[START PROVIDED MATERIAL]

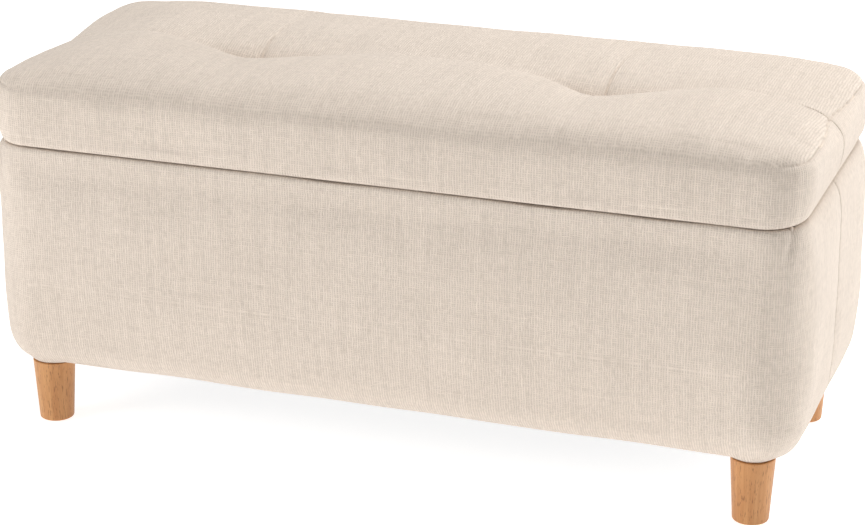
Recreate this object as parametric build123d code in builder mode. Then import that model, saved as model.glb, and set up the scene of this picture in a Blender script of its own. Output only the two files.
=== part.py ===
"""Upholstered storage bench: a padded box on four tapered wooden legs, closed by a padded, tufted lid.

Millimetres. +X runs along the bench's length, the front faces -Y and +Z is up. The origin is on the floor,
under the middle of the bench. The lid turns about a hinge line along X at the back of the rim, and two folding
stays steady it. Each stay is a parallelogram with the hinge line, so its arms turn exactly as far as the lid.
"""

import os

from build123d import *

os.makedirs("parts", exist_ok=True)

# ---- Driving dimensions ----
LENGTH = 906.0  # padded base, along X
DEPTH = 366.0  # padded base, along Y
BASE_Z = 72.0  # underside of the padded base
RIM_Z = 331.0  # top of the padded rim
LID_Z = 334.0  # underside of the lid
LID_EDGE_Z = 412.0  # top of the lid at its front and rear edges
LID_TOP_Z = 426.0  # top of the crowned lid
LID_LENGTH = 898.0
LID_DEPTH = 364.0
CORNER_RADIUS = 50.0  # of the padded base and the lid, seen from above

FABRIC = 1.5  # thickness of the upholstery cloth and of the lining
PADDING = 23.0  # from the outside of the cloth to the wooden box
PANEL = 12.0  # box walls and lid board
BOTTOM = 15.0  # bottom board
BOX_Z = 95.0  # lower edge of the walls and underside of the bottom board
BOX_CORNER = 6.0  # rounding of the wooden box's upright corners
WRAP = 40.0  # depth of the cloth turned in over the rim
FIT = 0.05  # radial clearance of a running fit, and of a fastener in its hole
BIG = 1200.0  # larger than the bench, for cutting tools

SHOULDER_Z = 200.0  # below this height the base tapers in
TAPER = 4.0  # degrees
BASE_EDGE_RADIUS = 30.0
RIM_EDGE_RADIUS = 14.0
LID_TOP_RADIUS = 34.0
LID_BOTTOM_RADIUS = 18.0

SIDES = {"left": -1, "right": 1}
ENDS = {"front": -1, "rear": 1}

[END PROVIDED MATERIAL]

** PROBLEM REQUIREMENTS **
Copy all of the data exactly.

** THE ANSWER **
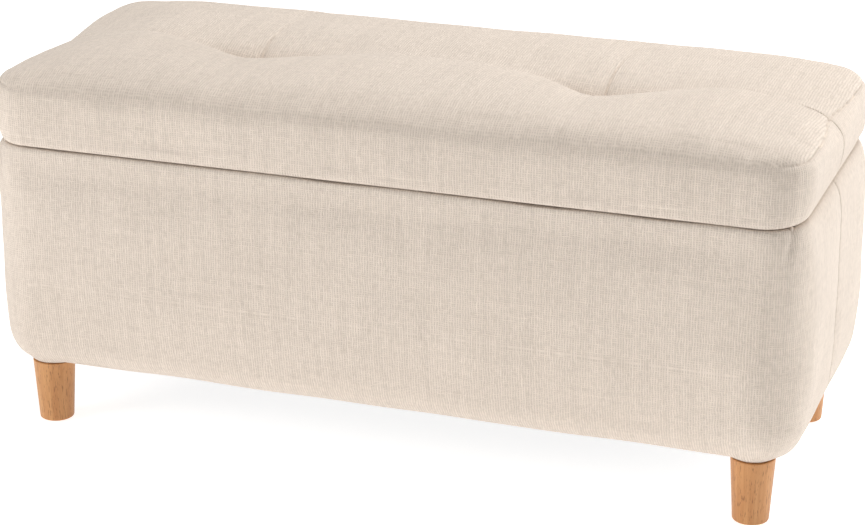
Recreate this object as parametric build123d code in builder mode. Then import that model, saved as model.glb, and set up the scene of this picture in a Blender script of its own. Output only the two files.
=== part.py ===
"""Upholstered storage bench: a padded box on four tapered wooden legs, closed by a padded, tufted lid.

Millimetres. +X runs along the bench's length, the front faces -Y and +Z is up. The origin is on the floor,
under the middle of the bench. The lid turns about a hinge line along X at the back of the rim, and two folding
stays steady it. Each stay is a parallelogram with the hinge line, so its arms turn exactly as far as the lid.
"""

import os

from build123d import *

os.makedirs("parts", exist_ok=True)

# ---- Driving dimensions ----
LENGTH = 906.0  # padded base, along X
DEPTH = 366.0  # padded base, along Y
BASE_Z = 72.0  # underside of the padded base
RIM_Z = 331.0  # top of the padded rim
LID_Z = 334.0  # underside of the lid
LID_EDGE_Z = 412.0  # top of the lid at its front and rear edges
LID_TOP_Z = 426.0  # top of the crowned lid
LID_LENGTH = 898.0
LID_DEPTH = 364.0
CORNER_RADIUS = 50.0  # of the padded base and the lid, seen from above

FABRIC = 1.5  # thickness of the upholstery cloth and of the lining
PADDING = 23.0  # from the outside of the cloth to the wooden box
PANEL = 12.0  # box walls and lid board
BOTTOM = 15.0  # bottom board
BOX_Z = 95.0  # lower edge of the walls and underside of the bottom board
BOX_CORNER = 6.0  # rounding of the wooden box's upright corners
WRAP = 40.0  # depth of the cloth turned in over the rim
FIT = 0.05  # radial clearance of a running fit, and of a fastener in its hole
BIG = 1200.0  # larger than the bench, for cutting tools

SHOULDER_Z = 200.0  # below this height the base tapers in
TAPER = 4.0  # degrees
BASE_EDGE_RADIUS = 30.0
RIM_EDGE_RADIUS = 14.0
LID_TOP_RADIUS = 34.0
LID_BOTTOM_RADIUS = 18.0

SIDES = {"left": -1, "right": 1}
ENDS = {"front": -1, "rear": 1}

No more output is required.